>> START Data for this exercise

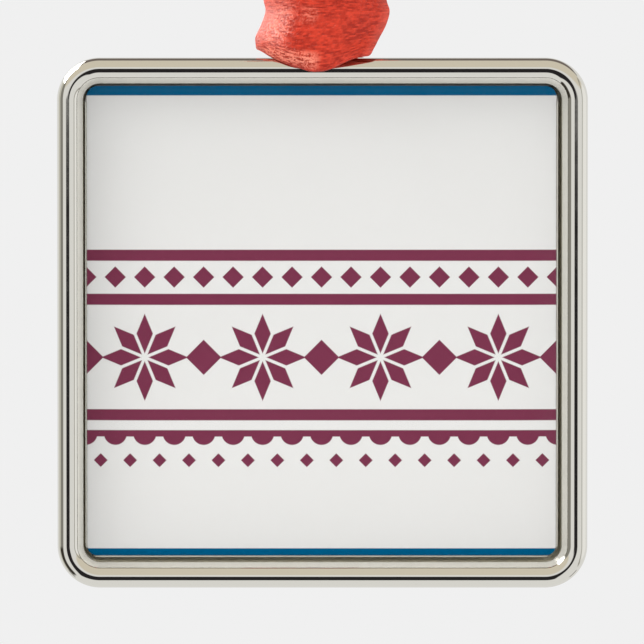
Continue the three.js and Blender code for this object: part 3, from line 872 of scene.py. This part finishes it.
# %% [markdown]
# Lower stretch: the front strand comes down, bulges over the rim and folds under itself. The fold makes a
# sloping hem, highest at the left and lowest near the middle. Behind it the cloth is gathered into pleats
# through the eye, comes out at the back, and spreads again on its way up. Each section says where its left
# and right edges lie, how high its middle is and how much the hem's slope lifts it, how far back it lies,
# how strongly its sides curl back and from which line on the left, and how deep its pleats are.

# %% Ribbon: through the eye
pleats = 3
fold_softness = 0.16
right_fold_line = 0.45
left_curl, right_curl = 2.4, 2.0
bow, bow_middle = 0.2, 0.2
look = 0.01
# How much the hem is lifted, from the left edge to the right one.
hem_droops = [(droop,) for droop in (1.95, 1.22, 0.72, 0.33, 0.03, 0.12, 0.60, 1.14, 1.38)]
# Left edge, right edge, height, lift, place towards the back, curl, left fold line, pleats.
eye_sections = [
    (-6.60, 6.60, -54.70, 0.00, -0.42, 0.0, -0.60, 0.00),
    (-6.55, 6.60, -56.60, 0.00, -0.90, 0.8, -0.60, 0.00),
    (-6.50, 6.70, -58.40, 0.03, -1.70, 2.1, -0.60, 0.02),
    (-6.35, 6.95, -60.00, 0.06, -2.30, 2.4, -0.60, 0.04),
    (-6.15, 7.25, -61.20, 0.10, -2.80, 2.4, -0.60, 0.05),
    (-6.60, 6.85, -62.80, 0.20, -3.40, 2.4, -0.60, 0.04),
    (-7.20, 6.10, -64.50, 0.40, -4.20, 2.2, -0.52, 0.02),
    (-7.20, 5.55, -66.10, 0.80, -4.90, 1.7, -0.30, 0.00),
    (-7.00, 5.00, -67.40, 1.15, -4.80, 1.4, -0.08, 0.00),
    (-6.00, 3.90, -67.45, 1.25, -3.90, 0.8, -0.08, 0.05),
    (-3.60, 2.80, -66.30, 0.90, -3.00, 0.1, -0.20, 0.40),
    (-2.30, 2.00, -64.90, 0.30, -1.70, 0.0, 0.00, 0.80),
    (-1.90, 1.90, -63.85, 0.00, -0.90, 0.0, 0.00, 1.00),
    (-1.90, 1.90, -63.80, 0.00, 0.90, 0.0, 0.00, 1.00),
    (-2.60, 2.60, -63.00, 0.00, 2.00, 0.0, 0.00, 0.90),
    (-4.20, 4.20, -61.20, 0.00, 2.00, 0.0, 0.00, 0.60),
    (-5.80, 5.80, -59.40, 0.00, 1.80, 0.0, 0.00, 0.30),
    (-6.50, 6.50, -57.60, 0.00, 1.20, 0.0, 0.00, 0.08),
    (-6.60, 6.60, -56.10, 0.00, 0.60, 0.0, 0.00, 0.00),
    (-6.60, 6.60, -54.70, 0.00, 0.42, 0.0, 0.00, 0.00),
]


def through_eye(u, v):
    """A point of the lower stretch in mm, from the front strand down, through the eye and up behind."""
    left, right, z, rise, y, curl, fold_line, pleat = between(eye_sections, v)
    ahead, behind = between(eye_sections, min(v + look, 1)), between(eye_sections, max(v - look, 0))
    along = Vector((ahead[4] - behind[4], ahead[2] - behind[2])).normalized()
    droop = between(hem_droops, (u + 1) / 2)[0]
    fold = pleat * math.cos(pleats * math.pi * u)
    past_left = (math.hypot(u - fold_line, fold_softness) - (u - fold_line)) / 2
    past_right = (math.hypot(u - right_fold_line, fold_softness) + (u - right_fold_line)) / 2
    away = left_curl * past_left + right_curl * past_right + bow * (u - bow_middle) ** 2
    return (
        left + (right - left) * (u + 1) / 2,
        y + curl * away - along.y * fold,
        z + rise * droop + along.x * fold,
    )


print("lower stretch from", len(eye_sections), "sections")

# %% Ribbon: where sheen is painted on
hem_place, hem_reach = 0.382, 0.042
left_ramp, right_end, right_ramp = 0.3, 0.12, 0.15
# Each painted sheen patch's middle and reach across, then along, and its strength.
sheen_patches = [(-0.70, 0.26, 0.275, 0.165, 0.5), (-0.29, 0.17, 0.215, 0.045, 0.5)]


def painted_sheen_at(u, v):
    """How much sheen is painted on: most round the fold at the rim, and less over two soft patches."""
    up_and_down = max(0, 1 - ((v - hem_place) / hem_reach) ** 2)
    from_left = min(max((u + 1) / left_ramp, 0), 1)
    to_middle = min(max((right_end - u) / right_ramp, 0), 1)
    painted_sheen = up_and_down * from_left * to_middle
    for across, reach_across, along, reach_along, strength in sheen_patches:
        near_across = max(0, 1 - ((u - across) / reach_across) ** 2)
        near_along = max(0, 1 - ((v - along) / reach_along) ** 2)
        painted_sheen = max(painted_sheen, strength * near_across * near_along)
    return painted_sheen


bend = strip("ribbon_bend", through_eye, painted_sheen_at, along=160)
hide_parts("ribbon_bight", "ribbon_neck")
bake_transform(bend)

# %% [markdown]
# Upper stretches: from the eye the two strands rise together, part to go round the hook, and come together
# again above it, drawn narrow by the knot. When the ornament turns they twist between 20 and 51 mm below
# the hook, so the loop stays on the hook as it is. Each section says how far the strand is from the middle,
# how high, how wide on each side, and how deep its pleats are.

# %% Ribbon: two strands up to the knot
# Distance from the middle, height, half width, pleats.
strand_sections = [
    (0.42, -54.7, 6.6, 0.00),
    (0.42, -51.0, 6.6, 0.00),
    (0.50, -47.0, 6.6, 0.00),
    (1.00, -40.0, 6.6, 0.08),
    (1.75, -31.0, 6.6, 0.12),
    (2.55, -22.0, 6.5, 0.15),
    (3.25, -14.0, 6.1, 0.25),
    (3.85, -8.5, 5.2, 0.35),
    (4.05, -4.5, 4.2, 0.50),
    (3.50, -1.6, 3.4, 0.55),
    (2.10, 0.0, 2.8, 0.55),
    (1.00, 1.2, 2.5, 0.50),
    (0.65, 2.6, 2.4, 0.40),
    (0.60, 4.2, 2.3, 0.30),
]


def strand(side):
    """The front strand for side -1 and the back one for side 1."""
    def place(u, v):
        """A point of the strand in mm."""
        y, z, half_width, pleat = between(strand_sections, v)
        fold = pleat * math.cos(pleats * math.pi * u + side)
        return u * half_width, side * (y + fold), z
    return place


for name, side in {"ribbon_front_strand": -1, "ribbon_back_strand": 1}.items():
    piece = strip(name, strand(side))
    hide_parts("ribbon_loop")
    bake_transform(piece)

# %% [markdown]
# The knot is an overhand knot in the doubled ribbon: a gathered core goes up through it, and one turn wraps
# it slantwise. The whole way of the cloth could be laid as a strip, but drawn tight it would run through
# itself. The core's outline is a circle with pleats, extruded upwards ring by ring. The turn's section is
# crinkled in the same way and spun once round.

# %% Ribbon: core of the knot
knot_bottom, knot_top = 1.8 * MM, 9.4 * MM
knot_height = knot_top - knot_bottom
knot_middle = (knot_bottom + knot_top) / 2
core_half_width, core_half_depth = 2.6 * MM, 1.5 * MM
core_pleats, core_rings = 9, 12
core_waves = (core_pleats, 0.09, 0), (2 * core_pleats, 0.04, 1)
core_end, core_swell = 0.85, 0.35


def crinkled(vert, *waves):
    """How far a point of a round outline moves out, 1 for not at all. Each wave is (count, depth, start)."""
    angle = math.atan2(vert.co.y, vert.co.x)
    return 1 + sum(depth * math.cos(count * angle + start) for count, depth, start in waves)


mesh = bmesh.new()
weave = mesh.loops.layers.uv.new("weave")
ring = bmesh.ops.create_circle(mesh, segments=108, radius=1)["verts"]
for vert in ring:
    reach = crinkled(vert, *core_waves)
    vert.co = (vert.co.x * reach * core_half_width, vert.co.y * reach * core_half_depth, knot_bottom)
edges = mesh.edges[:]
for step in range(core_rings):
    edges = carry(mesh, edges, (0, 0, knot_height / core_rings))
for vert in mesh.verts:
    swell = core_end + core_swell * math.sin(math.pi * (vert.co.z - knot_bottom) / knot_height)
    vert.co.x *= swell
    vert.co.y *= swell
bmesh.ops.holes_fill(mesh, edges=mesh.edges)
print("core of", len(mesh.faces), "faces")

# %% Ribbon: turn of the knot
knot_half_width, knot_half_depth = 4.6 * MM, 3.2 * MM
wrap_radius = 1.5 * MM
wrap_tilt = math.radians(28)
wrap_flat, wrap_tall = 0.75, 1.25
wrap_wave = (7, 0.07, 0)
centre_reach = knot_half_width - wrap_radius
section = bmesh.ops.create_circle(mesh, segments=48, radius=wrap_radius)["verts"]
section_edges = list({edge for vert in section for edge in vert.link_edges})
for vert in section:
    reach = crinkled(vert, wrap_wave)
    vert.co = (centre_reach + vert.co.x * reach * wrap_flat, 0, vert.co.y * reach * wrap_tall)
bmesh.ops.spin(
    mesh, geom=section + section_edges, cent=(0, 0, 0), axis=(0, 0, 1), angle=2 * math.pi, steps=72,
    use_merge=True,
)
turned = {vert for edge in section_edges for face in edge.link_faces for vert in face.verts}
grown = True
while grown:
    reached = {other for vert in turned for edge in vert.link_edges for other in edge.verts}
    grown = len(reached) > len(turned)
    turned = reached
squeeze = Matrix.Diagonal((1, knot_half_depth / knot_half_width, 1, 1))
tilt = Matrix.Translation((0, 0, knot_middle)) @ Matrix.Rotation(wrap_tilt, 4, "Y")
bmesh.ops.transform(mesh, matrix=tilt @ squeeze, verts=list(turned))
for face in mesh.faces:
    for loop in face.loops:
        loop[weave].uv = (loop.vert.co.x, loop.vert.co.z)
knot = finish_mesh(mesh, "ribbon_knot_turn", sharp=60)
knot.data.materials.append(satin)
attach(knot, "ribbon")
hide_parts("ribbon_knot")
print("knot of", len(knot.data.polygons), "faces")

# %% [markdown]
# The two tails stand up out of the knot, spread to their full width and curl over to the front and the
# back. Their ends are cut to a swallowtail, which keeps a ribbon from fraying. They are strips too, and
# stay flat enough to be laid by a short sum instead of sections. Its lengths are in mm.

# %% Ribbon: tails
tail_length, tail_notch = 21, 3.5
tail_bend, tail_lean = math.radians(105), math.radians(15)
tail_root_half_width, tail_half_width = 2.2, 6.6
tail_pleat, tail_pleat_lost, tail_cup = 0.8, 0.5, 0.9
tail_root_away, tail_root_height = 0.5, 7.9


def tail(side):
    """The front tail for side -1 and the back one for side 1."""
    def place(u, v):
        """A point of the tail in mm."""
        along = v * (tail_length - tail_notch * (1 - abs(u)))
        radius = tail_length / tail_bend
        spread = min(along / (tail_length / 2), 1)
        spread = spread * spread * (3 - 2 * spread)
        half_width = tail_root_half_width + (tail_half_width - tail_root_half_width) * spread
        fold = (tail_pleat - tail_pleat_lost * spread) * math.cos(pleats * math.pi * u + 1)
        fold += tail_cup * spread * u * u
        turn = along / radius
        y = side * (radius * (1 - math.cos(turn)) - fold * math.cos(turn))
        z = radius * math.sin(turn) + fold * math.sin(turn)
        x = u * half_width
        lean = side * tail_lean
        return (
            x * math.cos(lean) + z * math.sin(lean),
            y + side * tail_root_away,
            z * math.cos(lean) - x * math.sin(lean) + tail_root_height,
        )
    return place


for name, side in {"ribbon_front_tail": -1, "ribbon_back_tail": 1}.items():
    piece = strip(name, tail(side), along=60)
    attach(piece, "ribbon")
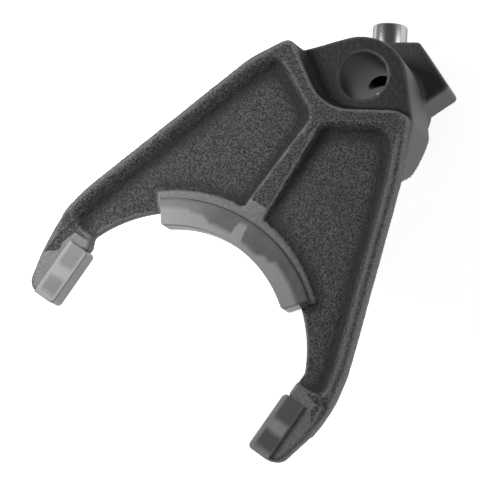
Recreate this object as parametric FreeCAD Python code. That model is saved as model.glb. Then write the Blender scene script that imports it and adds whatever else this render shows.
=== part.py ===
import FreeCAD, Part
import math
import os
from FreeCAD import Vector

# Range shift fork of a transfer case, in millimetres.
# The origin is on the rail bore's axis, in the plane of the hub's milled front face.
# +Z runs along the bore towards the front, +Y from the jaw to the hub.

# Rail bore and hub
rail_diameter = 16.0
bore_chamfer = 0.4
barrel_wall = 6.3
barrel_x = 0.6
barrel_y = -1.2
hub_length = 48.0
hub_boss_radius = 16.6
hub_boss_x = 0.3
hub_boss_y = -3.4
hub_flare_angle = 48.0
hub_edge_bevel = 0.6
knuckle_depth = 31.5
knuckle_flat_y = -1.0
knuckle_bulge = 4.0
knuckle_end_y = -21.4
recess_radius = 15.6
recess_x = -3.0
recess_y = 1.4
recess_flare_angle = 31.0
recess_foot_round = 3.3

# Heights of the levels above the hub's face
crest_height = 6.8
floor_height = 3.2
tip_top_height = 5.3
rear_floor_height = -0.9
rear_rim_height = -3.0

# Outline of the two legs in the parting plane, from the shoulder down to the tip
left_leg = [(-27.0, -3.5), (-34.1, -15.7), (-55.0, -81.0), (-57.6, -93.5), (-55.7, -108.0), (-52.8, -119.8)]
right_leg = [(22.3, -3.5), (31.5, -22.5), (53.7, -83.0), (56.4, -96.0), (55.2, -108.0), (52.5, -119.6)]
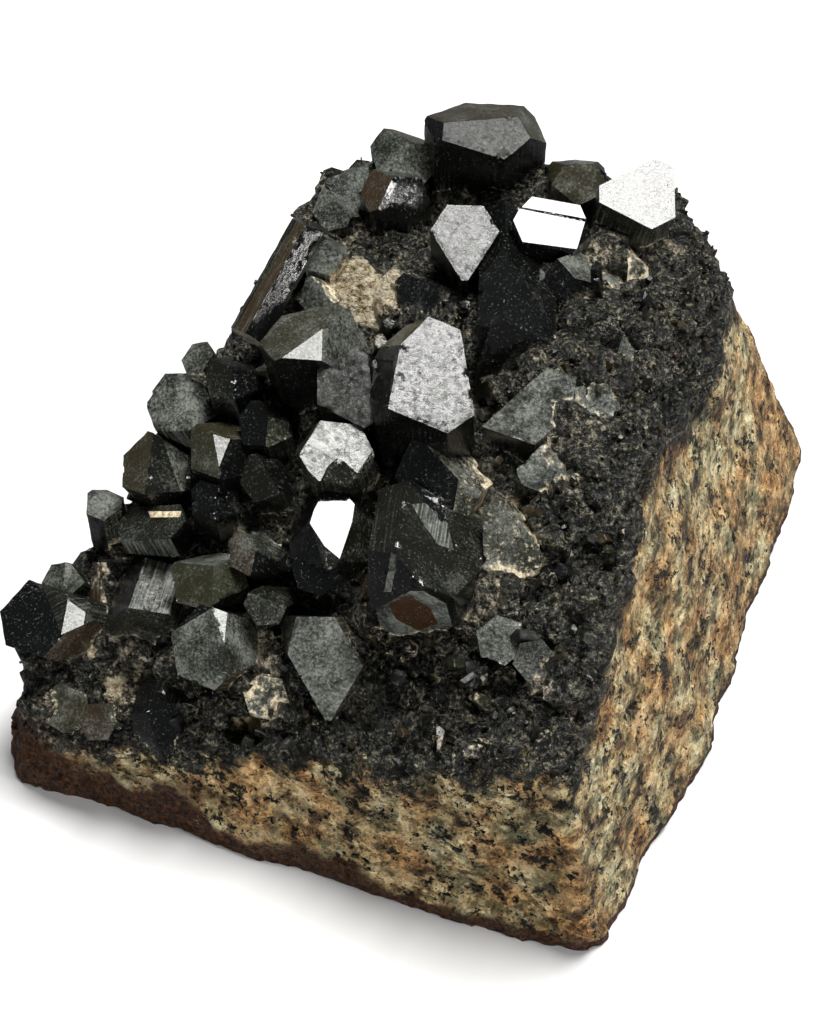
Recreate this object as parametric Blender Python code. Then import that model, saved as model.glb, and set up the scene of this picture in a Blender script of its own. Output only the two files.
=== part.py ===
import math
import random
from collections import namedtuple

import bmesh
import bpy
from mathutils import Matrix, Vector, noise

# A hand specimen of schorl: stout black tourmaline crystals standing on a broken
# block of granite. The block rests on its flat underside, the ground is z = 0,
# +X is to the right and -Y towards the viewer of the bright crystal faces.

MM = 0.001
BLOCK_BOX = 160 * MM
GROUND_TRIM = 3 * MM
SCORE_STEP = 5.7 * MM
MERGE_BELOW = 1.3 * MM
LUMP_SIZE = 17 * MM
LUMP_HEIGHT = 1.5 * MM
PIT_SIZE = 6 * MM
PIT_HEIGHT = 0.7 * MM
NOISE_SEED = 36
SOCKET_GAP = 0.3 * MM
RUBBLE_SEED = 5
RUBBLE_SIZE = (1.3, 3)
RUBBLE_RISE = (1, 2.6)
RUBBLE_FIELDS = ((55, (-54, 42), (-52, -24)), (38, (14, 44), (-26, 36)))
RUBBLE_MARGIN = 1.5
RUBBLE_EDGES = ("front", "front right", "near corner", "right", "right far", "back right", "back",
                "back left", "left", "left tip")
TINY = 0.001 * MM

# A break is a plane that the block was split along: a point on it in millimetres,
# the compass direction that it faces (0 is +X, 90 is +Y) and how far it looks up.
Break = namedtuple("Break", "point compass rise")

BREAKS = {
    "front": Break((2.8, -51, 0), 250, 12),
    "front right": Break((18, -56.5, 0), 258, 9),
    "near corner": Break((25, -56.5, 0), 295, 4),
    "right": Break((45.5, -20, 0), 332, 15),
    "right far": Break((59, 20, 0), 341, 17),
    "far corner": Break((64.5, 36, 0), 20, 22),
    "back right": Break((50, 44, 0), 78, 13),
    "back": Break((10, 49, 0), 96, 2),
    "back left": Break((-24, 38, 0), 131, 6),
    "left": Break((-46, 6, 0), 149, 12),
    "left tip": Break((-60.5, -24, 0), 190, 14),
    "left toe": Break((-57, -29.5, 0), 236, 8),
    "druse slope": Break((-8, -6, 42), 226, 57),
    "druse top": Break((14, 10, 55.5), 222, 84),
    "upper right shoulder": Break((38, 6, 54), 350, 50),
}

# A crystal is a six-sided prism. Its crown is the middle of its free end, lean is
# the compass direction and angle from upright of its long axis, turn spins its six
# sides, which stand at these distances from the axis. Each cap is a face of the
# free end: the compass direction and angle from upright that it faces, and how far
# out from the crown it lies. Everything is in millimetres and degrees.
Crystal = namedtuple("Crystal", "crown lean turn sides caps length")


def even(distance):
    """Six sides at one distance, as on a regular prism."""
    return (distance,) * 6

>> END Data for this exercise

Quote, with nothing altered, all lines from the start of the entries to the line that carries "# how strongly", inclusive.

The reply:
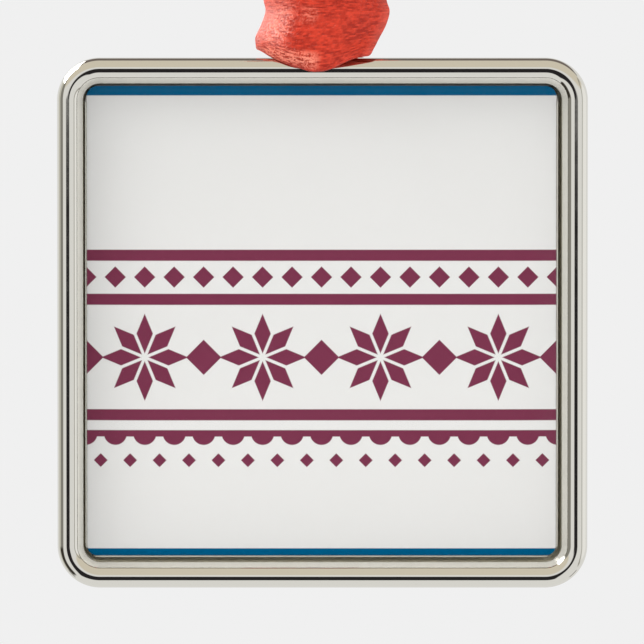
Continue the three.js and Blender code for this object: part 3, from line 872 of scene.py. This part finishes it.
# %% [markdown]
# Lower stretch: the front strand comes down, bulges over the rim and folds under itself. The fold makes a
# sloping hem, highest at the left and lowest near the middle. Behind it the cloth is gathered into pleats
# through the eye, comes out at the back, and spreads again on its way up. Each section says where its left
# and right edges lie, how high its middle is and how much the hem's slope lifts it, how far back it lies,
# how strongly its sides curl back and from which line on the left, and how deep its pleats are.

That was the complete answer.